-- start Input records --

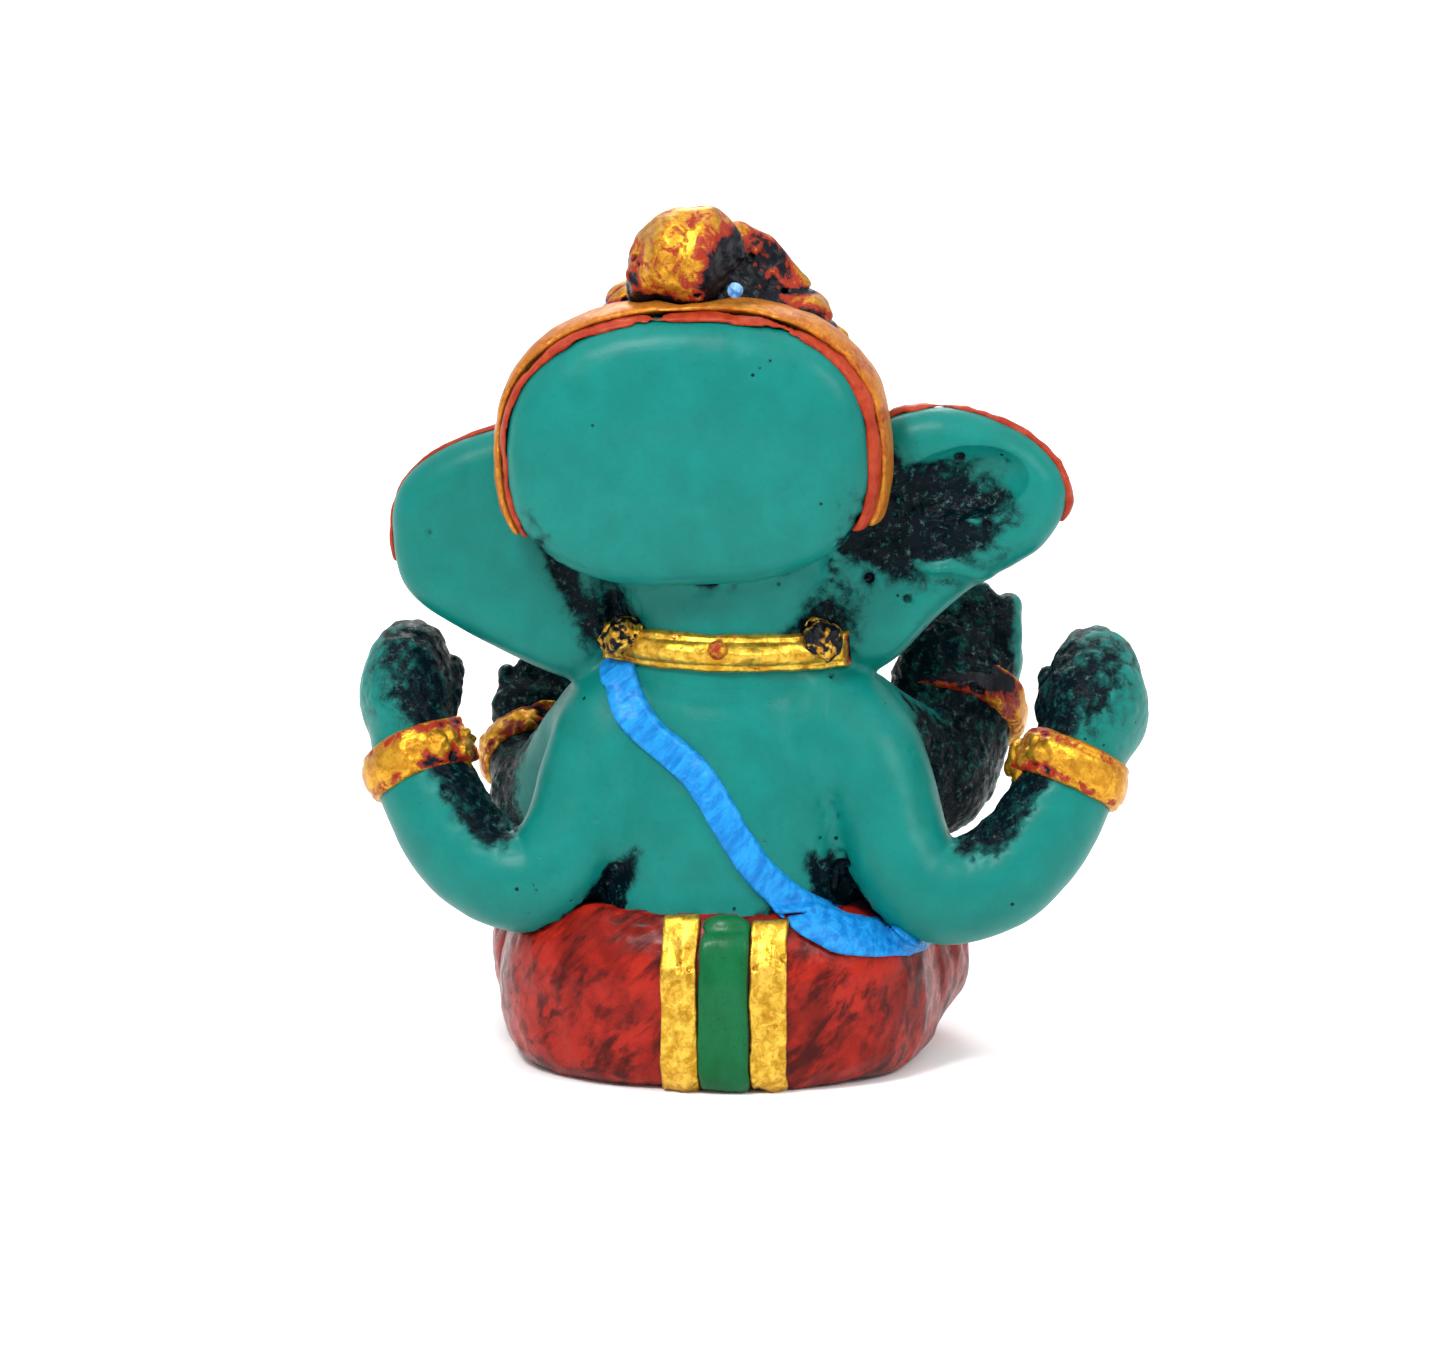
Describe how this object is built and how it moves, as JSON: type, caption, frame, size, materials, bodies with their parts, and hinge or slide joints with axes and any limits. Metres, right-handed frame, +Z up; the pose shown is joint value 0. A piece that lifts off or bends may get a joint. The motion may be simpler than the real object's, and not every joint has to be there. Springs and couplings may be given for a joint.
{
  "type": "seated elephant-headed idol",
  "caption": "Small seated elephant-headed figure with raised arms, broad ears and a tall crown, flat underneath so that it stands on a shelf.",
  "frame": {"origin": "centre of the seat's flat underside", "axes": "+Z up, the figure faces -Y, +X towards its left hand"},
  "size_m": [0.0566, 0.0363, 0.0636],
  "materials": {
    "skin": "satin hand-painted resin",
    "dhoti": "glossy red paint dry-brushed with dark maroon",
    "gold": "metallic gold paint brushed over red and black",
    "pleat": "glossy green paint",
    "thread": "thick brushed blue paint",
    "red_lip": "glossy red-orange paint",
    "ivory": "satin cream paint",
    "jewel": "glossy dot of paint"
  },
  "bodies": {
    "root": {"anklet_left": "gold", "anklet_right": "gold", "back_border_left": "gold", "back_border_right": "gold", "back_panel": "pleat", "crown": "gold", "crown_finial": "gold", "crown_finial_lobe": "gold", "crown_front_jewel": "jewel", "crown_jewel": "jewel", "crown_ridge": "gold", "ear_left": "skin", "ear_right": "skin", "ear_rim_left": "red_lip", "ear_rim_right": "red_lip", "eye_left": "ivory", "eye_right": "ivory", "face": "skin", "foot_left": "skin", "foot_right": "skin", "forehead_mark": "red_lip", "front_bangle_left": "gold", "front_bangle_right": "gold", "front_forearm_left": "skin", "front_forearm_right": "skin", "front_hand_left": "skin", "front_hand_right": "skin", "front_upper_arm_left": "skin", "front_upper_arm_right": "skin", "head_back": "skin", "head_rim": "gold", "head_rim_lining": "red_lip", "leg_left": "dhoti", "leg_right": "dhoti", "modak": "ivory", "neck": "skin", "necklace": "gold", "necklace_bead": "gold", "necklace_knot_left": "gold", "necklace_knot_right": "gold", "pendant": "gold", "rear_bangle_left": "gold", "rear_bangle_right": "gold", "rear_forearm_left": "skin", "rear_forearm_right": "skin", "rear_hand_left": "skin", "rear_hand_right": "skin", "rear_upper_arm_left": "skin", "rear_upper_arm_right": "skin", "sacred_sash": "thread", "seat": "dhoti", "torso": "skin", "trunk": "skin", "tusk_left": "ivory", "tusk_right": "ivory"}
  },
  "joints": []
}
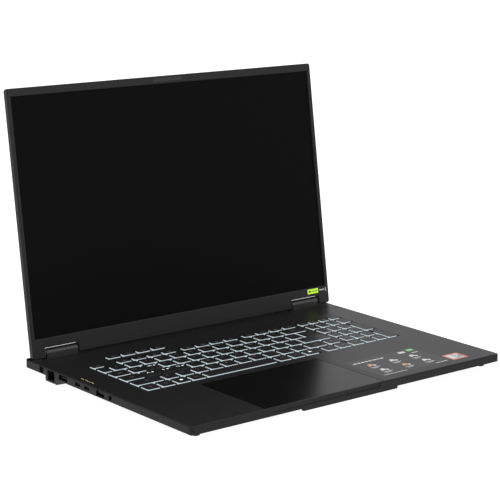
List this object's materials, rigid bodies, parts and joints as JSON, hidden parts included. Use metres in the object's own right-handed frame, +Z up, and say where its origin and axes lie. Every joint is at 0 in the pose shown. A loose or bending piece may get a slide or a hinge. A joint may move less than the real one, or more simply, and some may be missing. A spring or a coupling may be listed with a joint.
{
  "type": "laptop computer",
  "caption": "Large clamshell portable computer with a tilting lid and screen, full keyboard with numeric pad, off-centre touchpad, side sockets and rear exhaust.",
  "frame": {"origin": "bottom centre of the open machine, on the surface that its feet stand on", "axes": "+X to the user's right, +Y from the front edge to the rear, +Z up; the lid is stored 99 degrees open"},
  "size_m": [0.399, 0.3025, 0.29],
  "materials": {
    "deck_shell": "satin",
    "underside_shell": "fine texture",
    "lid_shell": "satin",
    "bezel_plastic": "fine texture",
    "screen_glass": "anti-glare",
    "key_cap": "satin",
    "key_plate": "matt",
    "touch_surface": "satin",
    "hinge_cover": "satin",
    "vent_plastic": "matt",
    "rubber": "matt",
    "screw_steel": "black",
    "hinge_steel": "satin",
    "socket_metal": "satin",
    "socket_plastic": "matt",
    "circuit_board": "satin",
    "camera_board": "gloss",
    "chip": "satin",
    "copper": "satin",
    "fins": "satin",
    "fan_plastic": "satin",
    "rotor_plastic": "satin",
    "battery_pack": "matt film",
    "speaker_box": "matt"
  },
  "bodies": {
    "base": {"top_case": "deck_shell", "bottom_case": "underside_shell", "keyboard_plate": "key_plate", "rear_grilles": "vent_plastic", "front_feet": "rubber", "front_foot_strip": "rubber", "rear_foot_strip": "rubber", "case_screws": "screw_steel", "hinge_screws": "screw_steel", "hinge_cover_left": "hinge_cover", "hinge_cover_right": "hinge_cover", "hinge_bracket_left": "hinge_steel", "hinge_bracket_right": "hinge_steel", "dc_inlet": "socket_plastic", "network_socket": "socket_plastic", "audio_jack": "socket_plastic", "hdmi_socket": "socket_metal", "usb_c_sockets": "socket_metal", "usb_a_socket_left": "socket_metal", "usb_a_socket_right": "socket_metal", "mainboard": "circuit_board", "memory_modules": "circuit_board", "ssd_module": "circuit_board", "wireless_card": "circuit_board", "processor_chip": "chip", "graphics_chip": "chip", "heat_pipes": "copper", "fin_stack_left": "fins", "fin_stack_right": "fins", "fan_housing_left": "fan_plastic", "fan_housing_right": "fan_plastic", "battery": "battery_pack", "speaker_left": "speaker_box", "speaker_right": "speaker_box"},
    "lid": {"lid_cover": "lid_shell", "bezel": "bezel_plastic", "display_panel": "screen_glass", "display_board": "circuit_board", "camera_module": "camera_board", "lid_bumpers": "rubber", "hinge_arm_left": "hinge_steel", "hinge_arm_right": "hinge_steel"},
    "fan_rotor_left_body": {"fan_rotor_left": "rotor_plastic"},
    "fan_rotor_right_body": {"fan_rotor_right": "rotor_plastic"},
    "touchpad_body": {"touchpad": "touch_surface"},
    "power_button_body": {"power_button": "key_cap"},
    "hot_keys_body": {"hot_keys": "key_cap"},
    "function_keys_body": {"function_keys": "key_cap"},
    "number_keys_body": {"number_keys": "key_cap"},
    "backspace_key_body": {"backspace_key": "key_cap"},
    "upper_letter_keys_body": {"upper_letter_keys": "key_cap"},
    "home_letter_keys_body": {"home_letter_keys": "key_cap"},
    "enter_key_body": {"enter_key": "key_cap"},
    "left_shift_key_body": {"left_shift_key": "key_cap"},
    "lower_letter_keys_body": {"lower_letter_keys": "key_cap"},
    "right_shift_key_body": {"right_shift_key": "key_cap"},
    "modifier_keys_body": {"modifier_keys": "key_cap"},
    "space_bar_body": {"space_bar": "key_cap"},
    "arrow_keys_body": {"arrow_keys": "key_cap"},
    "numpad_keys_body": {"numpad_keys": "key_cap"}
  },
  "joints": [
    {"name": "lid_hinge", "type": "hinge", "parent": "base", "child": "lid", "pos_m": [0, 0.1148, 0.02531], "axis": [-1, 0, 0], "range_deg": [-99, 41]},
    {"name": "fan_left_spin", "type": "hinge", "parent": "base", "child": "fan_rotor_left_body", "pos_m": [-0.092, 0.06053, 0.00803], "axis": [0, -0.0262, 0.9997], "continuous": true},
    {"name": "fan_right_spin", "type": "hinge", "parent": "base", "child": "fan_rotor_right_body", "pos_m": [0.092, 0.06053, 0.00803], "axis": [0, -0.0262, 0.9997], "continuous": true},
    {"name": "touchpad_click", "type": "hinge", "parent": "base", "child": "touchpad_body", "pos_m": [0, -0.05216, 0.01398], "axis": [1, 0, 0], "range_deg": [0, 0.3], "stiffness_Nm_per_rad": 8, "springref_deg": -0.8},
    {"name": "power_button_press", "type": "slide", "parent": "base", "child": "power_button_body", "axis": [0, 0.0262, -0.9997], "range_m": [0, 0.0005], "stiffness_N_per_m": 400, "springref_m": -0.0008},
    {"name": "hot_keys_press", "type": "slide", "parent": "base", "child": "hot_keys_body", "axis": [0, 0.0262, -0.9997], "range_m": [0, 0.0017], "stiffness_N_per_m": 1200, "springref_m": -0.0008},
    {"name": "function_keys_press", "type": "slide", "parent": "base", "child": "function_keys_body", "axis": [0, 0.0262, -0.9997], "range_m": [0, 0.0017], "stiffness_N_per_m": 1200, "springref_m": -0.0008},
    {"name": "number_keys_press", "type": "slide", "parent": "base", "child": "number_keys_body", "axis": [0, 0.0262, -0.9997], "range_m": [0, 0.0017], "stiffness_N_per_m": 1200, "springref_m": -0.0008},
    {"name": "backspace_key_press", "type": "slide", "parent": "base", "child": "backspace_key_body", "axis": [0, 0.0262, -0.9997], "range_m": [0, 0.0017], "stiffness_N_per_m": 400, "springref_m": -0.0008},
    {"name": "upper_letter_keys_press", "type": "slide", "parent": "base", "child": "upper_letter_keys_body", "axis": [0, 0.0262, -0.9997], "range_m": [0, 0.0017], "stiffness_N_per_m": 1200, "springref_m": -0.0008},
    {"name": "home_letter_keys_press", "type": "slide", "parent": "base", "child": "home_letter_keys_body", "axis": [0, 0.0262, -0.9997], "range_m": [0, 0.0017], "stiffness_N_per_m": 1200, "springref_m": -0.0008},
    {"name": "enter_key_press", "type": "slide", "parent": "base", "child": "enter_key_body", "axis": [0, 0.0262, -0.9997], "range_m": [0, 0.0017], "stiffness_N_per_m": 400, "springref_m": -0.0008},
    {"name": "left_shift_key_press", "type": "slide", "parent": "base", "child": "left_shift_key_body", "axis": [0, 0.0262, -0.9997], "range_m": [0, 0.0017], "stiffness_N_per_m": 400, "springref_m": -0.0008},
    {"name": "lower_letter_keys_press", "type": "slide", "parent": "base", "child": "lower_letter_keys_body", "axis": [0, 0.0262, -0.9997], "range_m": [0, 0.0017], "stiffness_N_per_m": 1200, "springref_m": -0.0008},
    {"name": "right_shift_key_press", "type": "slide", "parent": "base", "child": "right_shift_key_body", "axis": [0, 0.0262, -0.9997], "range_m": [0, 0.0017], "stiffness_N_per_m": 400, "springref_m": -0.0008},
    {"name": "modifier_keys_press", "type": "slide", "parent": "base", "child": "modifier_keys_body", "axis": [0, 0.0262, -0.9997], "range_m": [0, 0.0017], "stiffness_N_per_m": 1200, "springref_m": -0.0008},
    {"name": "space_bar_press", "type": "slide", "parent": "base", "child": "space_bar_body", "axis": [0, 0.0262, -0.9997], "range_m": [0, 0.0017], "stiffness_N_per_m": 400, "springref_m": -0.0008},
    {"name": "arrow_keys_press", "type": "slide", "parent": "base", "child": "arrow_keys_body", "axis": [0, 0.0262, -0.9997], "range_m": [0, 0.0017], "stiffness_N_per_m": 1200, "springref_m": -0.0008},
    {"name": "numpad_keys_press", "type": "slide", "parent": "base", "child": "numpad_keys_body", "axis": [0, 0.0262, -0.9997], "range_m": [0, 0.0017], "stiffness_N_per_m": 1200, "springref_m": -0.0008}
  ]
}
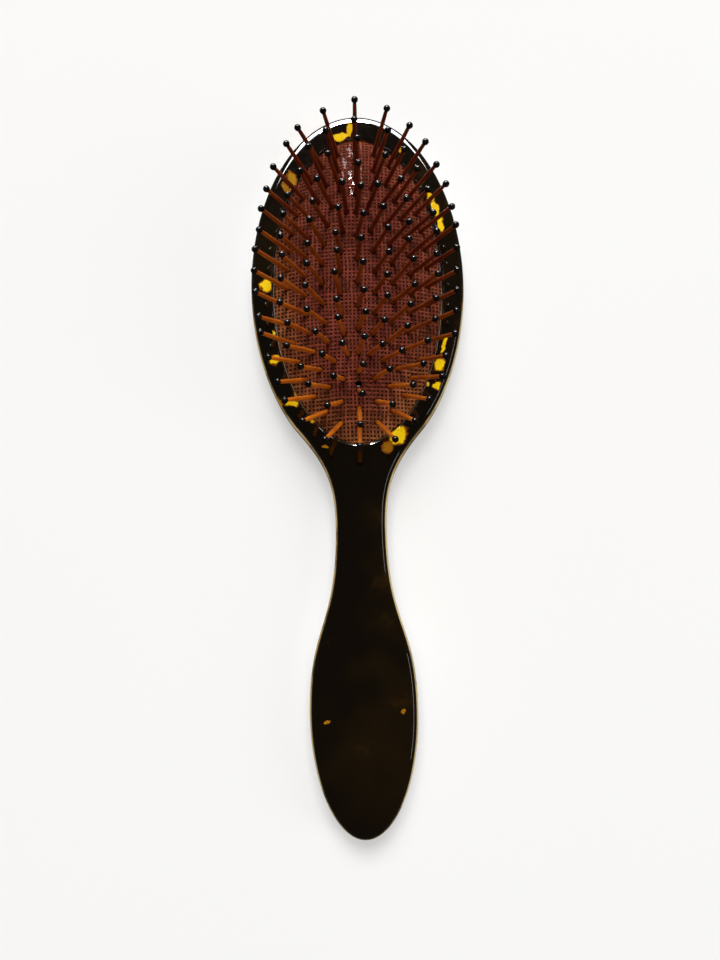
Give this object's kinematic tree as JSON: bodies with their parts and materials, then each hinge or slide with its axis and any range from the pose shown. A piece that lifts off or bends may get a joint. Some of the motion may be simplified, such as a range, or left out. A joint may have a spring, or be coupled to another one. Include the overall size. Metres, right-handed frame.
{
  "type": "hairbrush",
  "caption": "Oval pneumatic cushion hairbrush: one-piece flat acetate body, crowned woven-faced rubber cushion and ball-tipped nylon pins that sink as the cushion is pressed.",
  "frame": {"origin": "middle of the body's length and width, on its flat back", "axes": "+Y from the grip to the toe of the head, +Z from the flat back to the pin tips, +X to the right with the pins up"},
  "size_m": [0.0686, 0.23, 0.0397],
  "materials": {
    "acetate": "polished dark tortoiseshell with amber patches",
    "rubber": "smooth moulded",
    "woven_cover": "fine plain weave with a lacquered sheen",
    "pin": "translucent amber-brown, smooth",
    "ball_tip": "glossy enamel"
  },
  "bodies": {
    "handle": {"body": "acetate", "cushion_pad": "rubber", "cushion_cover": "woven_cover"},
    "outer_row": {"outer_pins_1": "pin", "outer_pins_2": "pin", "outer_pins_3": "pin", "outer_pins_4": "pin", "outer_pins_5": "pin", "outer_pins_6": "pin", "outer_tips_1": "ball_tip", "outer_tips_2": "ball_tip", "outer_tips_3": "ball_tip", "outer_tips_4": "ball_tip", "outer_tips_5": "ball_tip", "outer_tips_6": "ball_tip"},
    "second_row": {"second_pins_1": "pin", "second_pins_2": "pin", "second_pins_3": "pin", "second_pins_4": "pin", "second_pins_5": "pin", "second_tips_1": "ball_tip", "second_tips_2": "ball_tip", "second_tips_3": "ball_tip", "second_tips_4": "ball_tip", "second_tips_5": "ball_tip"},
    "third_row": {"third_pins_1": "pin", "third_pins_2": "pin", "third_pins_3": "pin", "third_pins_4": "pin", "third_tips_1": "ball_tip", "third_tips_2": "ball_tip", "third_tips_3": "ball_tip", "third_tips_4": "ball_tip"},
    "inner_row": {"inner_pins_1": "pin", "inner_pins_2": "pin", "inner_pins_3": "pin", "inner_tips_1": "ball_tip", "inner_tips_2": "ball_tip", "inner_tips_3": "ball_tip"},
    "centre_row": {"centre_pins": "pin", "centre_tips": "ball_tip"}
  },
  "joints": [
    {"name": "centre_row_press", "type": "slide", "parent": "handle", "child": "centre_row", "axis": [0, 0, -1], "range_m": [0, 0.004], "stiffness_N_per_m": 400, "deforming": ["cushion_pad", "cushion_cover"]},
    {"name": "inner_row_press", "type": "slide", "parent": "handle", "child": "inner_row", "axis": [0, 0, -1], "range_m": [0, 0.004], "stiffness_N_per_m": 400, "deforming": ["cushion_pad", "cushion_cover"]},
    {"name": "third_row_press", "type": "slide", "parent": "handle", "child": "third_row", "axis": [0, 0, -1], "range_m": [0, 0.004], "stiffness_N_per_m": 400, "deforming": ["cushion_pad", "cushion_cover"]},
    {"name": "second_row_press", "type": "slide", "parent": "handle", "child": "second_row", "axis": [0, 0, -1], "range_m": [0, 0.004], "stiffness_N_per_m": 400, "deforming": ["cushion_pad", "cushion_cover"]},
    {"name": "outer_row_press", "type": "slide", "parent": "handle", "child": "outer_row", "axis": [0, 0, -1], "range_m": [0, 0.004], "stiffness_N_per_m": 400, "deforming": ["cushion_pad", "cushion_cover"]}
  ],
  "couplings": [
    {"joint": "inner_row_press", "follows": "centre_row_press", "ratio": 0.995},
    {"joint": "third_row_press", "follows": "centre_row_press", "ratio": 0.921},
    {"joint": "second_row_press", "follows": "centre_row_press", "ratio": 0.661},
    {"joint": "outer_row_press", "follows": "centre_row_press", "ratio": 0.219}
  ]
}
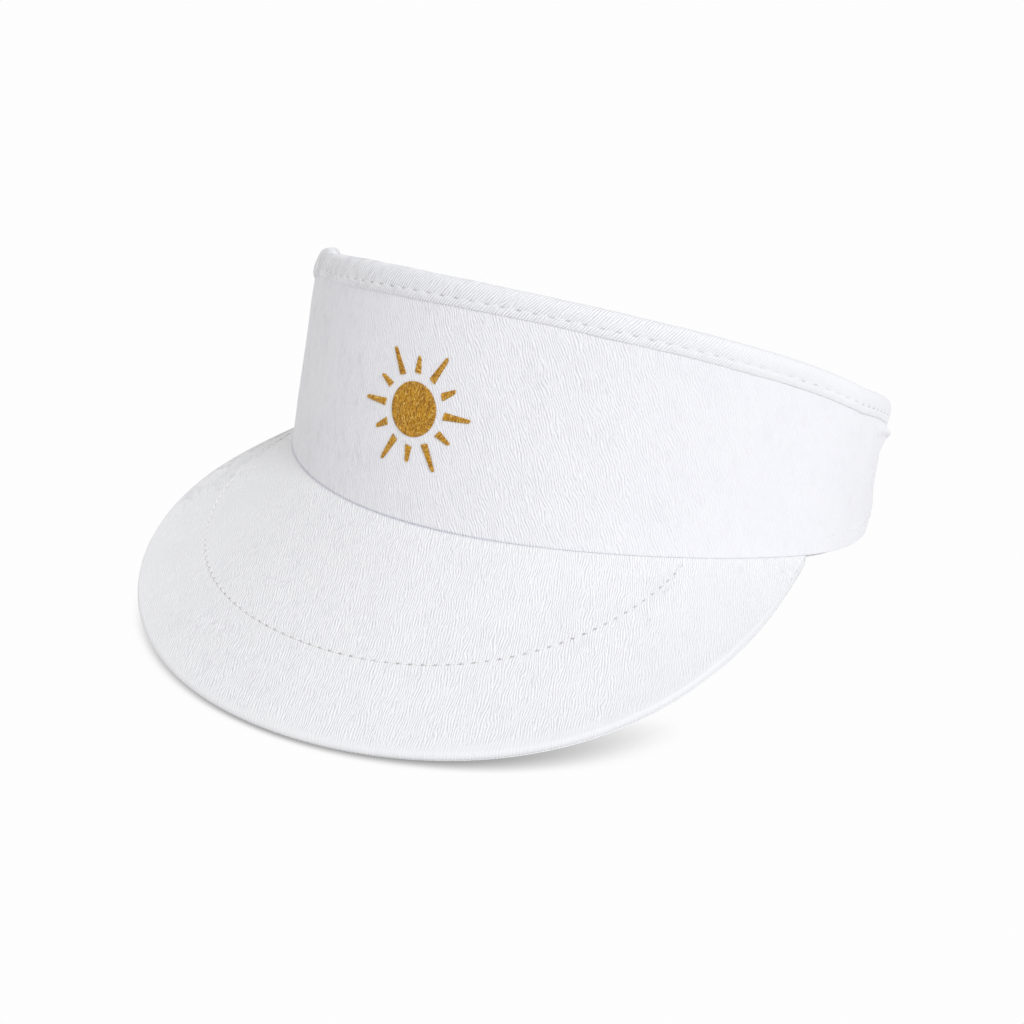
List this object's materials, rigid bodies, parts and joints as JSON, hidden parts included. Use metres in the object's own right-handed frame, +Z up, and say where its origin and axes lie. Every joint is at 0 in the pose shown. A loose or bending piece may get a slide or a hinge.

-- end Input records --

*What you will do*: Scan the records above for the string "handed", then report every line that contains it.

*Output for this task*:
Describe how this object is built and how it moves, as JSON: type, caption, frame, size, materials, bodies with their parts, and hinge or slide joints with axes and any limits. Metres, right-handed frame, +Z up; the pose shown is joint value 0. A piece that lifts off or bends may get a joint. The motion may be simpler than the real object's, and not every joint has to be there. Springs and couplings may be given for a joint.
List this object's materials, rigid bodies, parts and joints as JSON, hidden parts included. Use metres in the object's own right-handed frame, +Z up, and say where its origin and axes lie. Every joint is at 0 in the pose shown. A loose or bending piece may get a slide or a hinge. A joint may move less than the real one, or more simply, and some may be missing. A spring or a coupling may be listed with a joint.
Give this object's kinematic tree as JSON: bodies with their parts and materials, then each hinge or slide with its axis and any range from the pose shown. A piece that lifts off or bends may get a joint. Some of the motion may be simplified, such as a range, or left out. A joint may have a spring, or be coupled to another one. Include the overall size. Metres, right-handed frame.
List this object's materials, rigid bodies, parts and joints as JSON, hidden parts included. Use metres in the object's own right-handed frame, +Z up, and say where its origin and axes lie. Every joint is at 0 in the pose shown. A loose or bending piece may get a slide or a hinge.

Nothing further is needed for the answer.